One of the main features of teasers is that the sportsbook will apply the same odds adjustment across the board to all of your legs. You can’t pick and choose how much movement each individual line of the bet can receive.
So, many sportsbooks will limit the types of bets that are eligible for a teaser to spread bets and totals bets. A moneyline or a proposition bet has too many variables to nail down for an equitable teasing rate.
Many sportsbooks will also keep teasers limited only to games with structures that allow for meaningful point adjustments. Since games like basketball and football typically score many points, it’s a lot easier to implement a flat shift in the spread or the total than it is in a game like baseball or soccer.
The latter two games commonly end with low scores, so there simply isn’t enough wiggle room to make the adjustment in a serious manner. However, depending on the sportsbook, some will have different offers available for varying teaser amounts.
A bet adjusted by four points, for instance, will pay out more than the same parlay adjusted by five points. To a certain extent, you can pick the amount of adjustment that you want.
Is a teaser a good bet?
At this point, you may be thinking that teasers sound great. In fact, based upon the information above, you could be forgiven for wondering why you would ever choose a straight parlay when you could tease the rate in your favor.
There are a couple of catches that come into play when you’re betting a teaser.
For one thing, teasers pay less than straight parlays consisting of the same legs. Because you’re reducing the risk to your bet, the sportsbook is not going to roll over and give you a chance at free bet equity.
Another issue is that even though teasers reduce the chance that you’ll lose it all, the possibility of doing so still exists. Teasers are parlays at their cores, and no amount of line shifting will change the underlying all-or-nothing structure associated with parlays.
So, while you may want to jump on teasers, understand that they are still a tough bet to win. At a certain point, it might become preferable to go for the bigger dollars of the straight parlay, even with the added risk.
How to Bet on Sports
Teaser betting examples from FanDuel
Teasers, like parlays, are often easier to understand as a real-world example. So, the following listing is an actual teaser that we put together on FanDuel Sportsbook.

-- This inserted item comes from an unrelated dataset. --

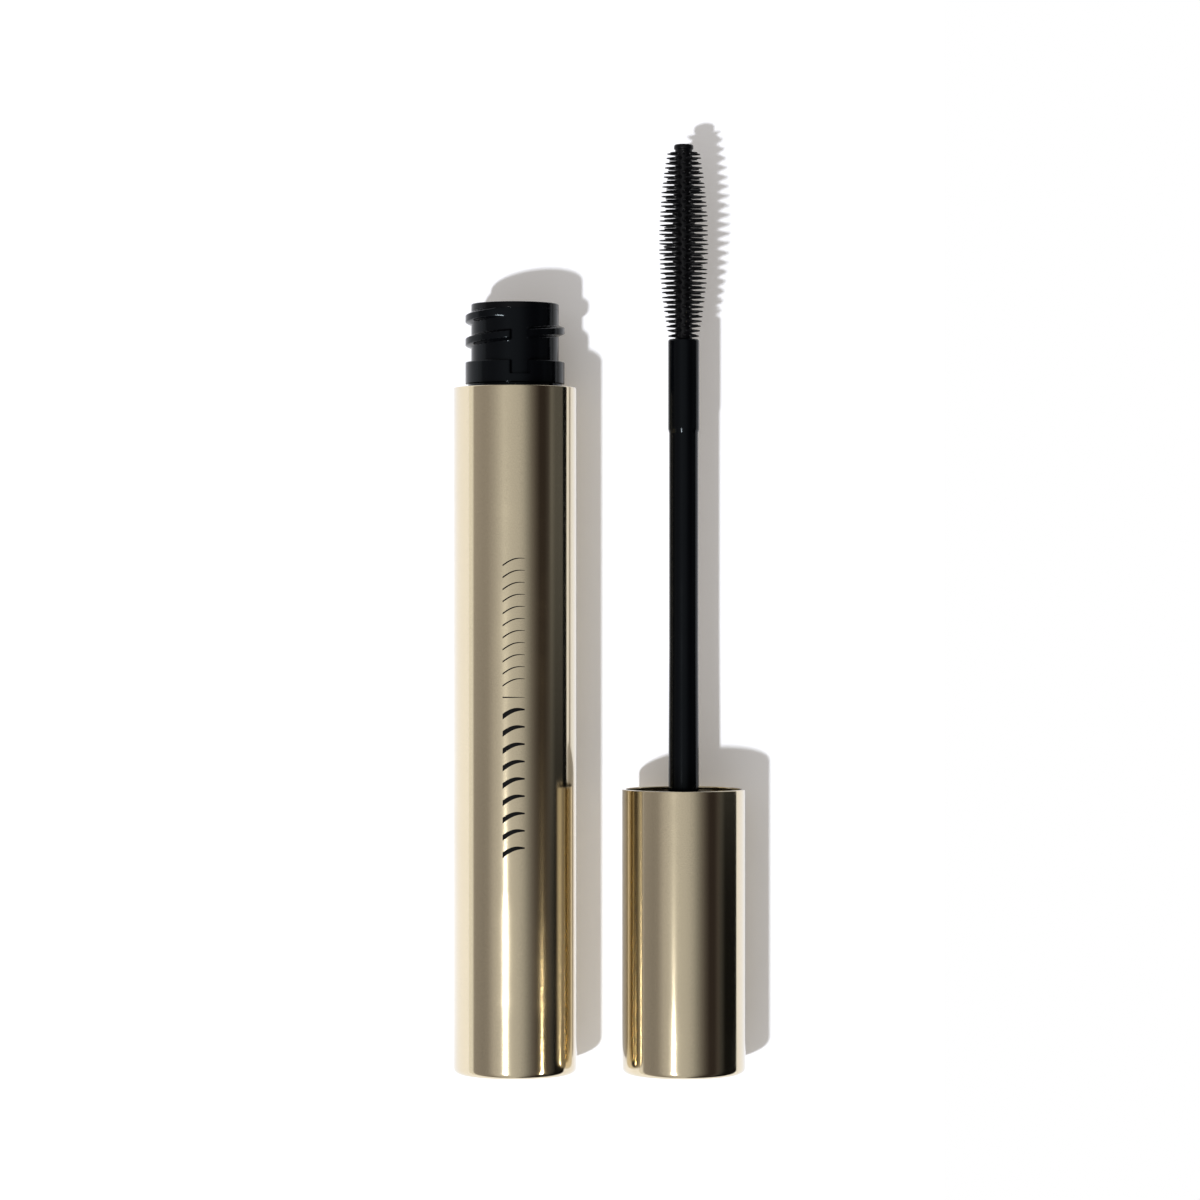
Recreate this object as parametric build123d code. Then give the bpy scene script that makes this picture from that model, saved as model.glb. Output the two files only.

Please note that we used $100 as our bet size for this scenario. You don’t have to bet the same amount by any means — we just wanted a nice, round number for our examples.
One last thing to be aware of is that FanDuel does give the option to choose the amount of the adjustment that you’re receiving in your teaser. So, hopefully, this NBA teaser bet example will give you an idea about how everything works.
Three-team teaser (NBA)
- Toronto Raptors vs. Milwaukee Bucks: Raptors +5.5 @ -110
- Indiana Pacers vs. Miami Heat: Pacers +4 @ -114
- Denver Nuggets vs. Los Angeles Lakers: Lakers -5 @ -110
Teaser betting odds breakdown
- Straight parlay: +584
-
- Profit potential: $584.17
- Teaser +4: +160
- Profit potential: $160
- Teaser +4.5: +140
- Profit potential: $140
- Teaser +5: +120
- Profit potential: $120
Here we have a fairly standard parlay or teaser combination to use from the NBA. Two of our selections are mild underdogs, and the third is a favorite to win.
One thing to note is how profound the effect of yielding four to five points of leeway can be. As a straight parlay, this bet would be almost a 6:1 underdog.
However, even at the lowest teaser rate, bettors are only 8:5 underdogs. The takeaway is that NBA teams are often no worse than two baskets away from the spread, and spotting each team five points to use is almost enough to turn the bet into a favorite.
What is a pleaser bet?
As you bet parlays and teasers in Virginia, it’s possible that you’ll run across another type of bet called the pleaser.
Although it might look like a typo, pleaser bets are another type of parlay. They are, in fact, the mirror image of teasers. So, instead of sportsbooks giving you points on a spread or a moneyline, it takes them away. Pleasers take a straight parlay and make it harder to win.
On spec, it might seem as if you’d never want to take advantage of this kind of offer. Indeed, pleasers are much rarer than their counterparts with the rhyming name. However, with the lengthening of the odds comes an increase in the payout potential. In the same way that teasers cause your potential winnings to grow smaller, pleasers move in the opposite direction.
To be clear — you should never bet on a pleaser with money that matters to you in any way. Parlays are hard enough to win; pleasers are that much more difficult to pull off.
Still, if you feel as though a parlay is an incredible longshot, anyway, and you’d like to give yourself an opportunity for an even bigger score, a pleaser might be the bet for you.
Teasers offer less risk, less reward
Some sports bettors will never take advantage of a parlay bet, let alone a teaser. If you want to dip your toe in the world of parlays, a sports betting teaser might be the way to do it while lessening the risk that you’re taking.
Still, no matter what variant you’re using, parlays are high-risk, high-reward propositions. Make sure that you’re not betting rent or grocery money on one of these types of wagers (or any wager, for that matter).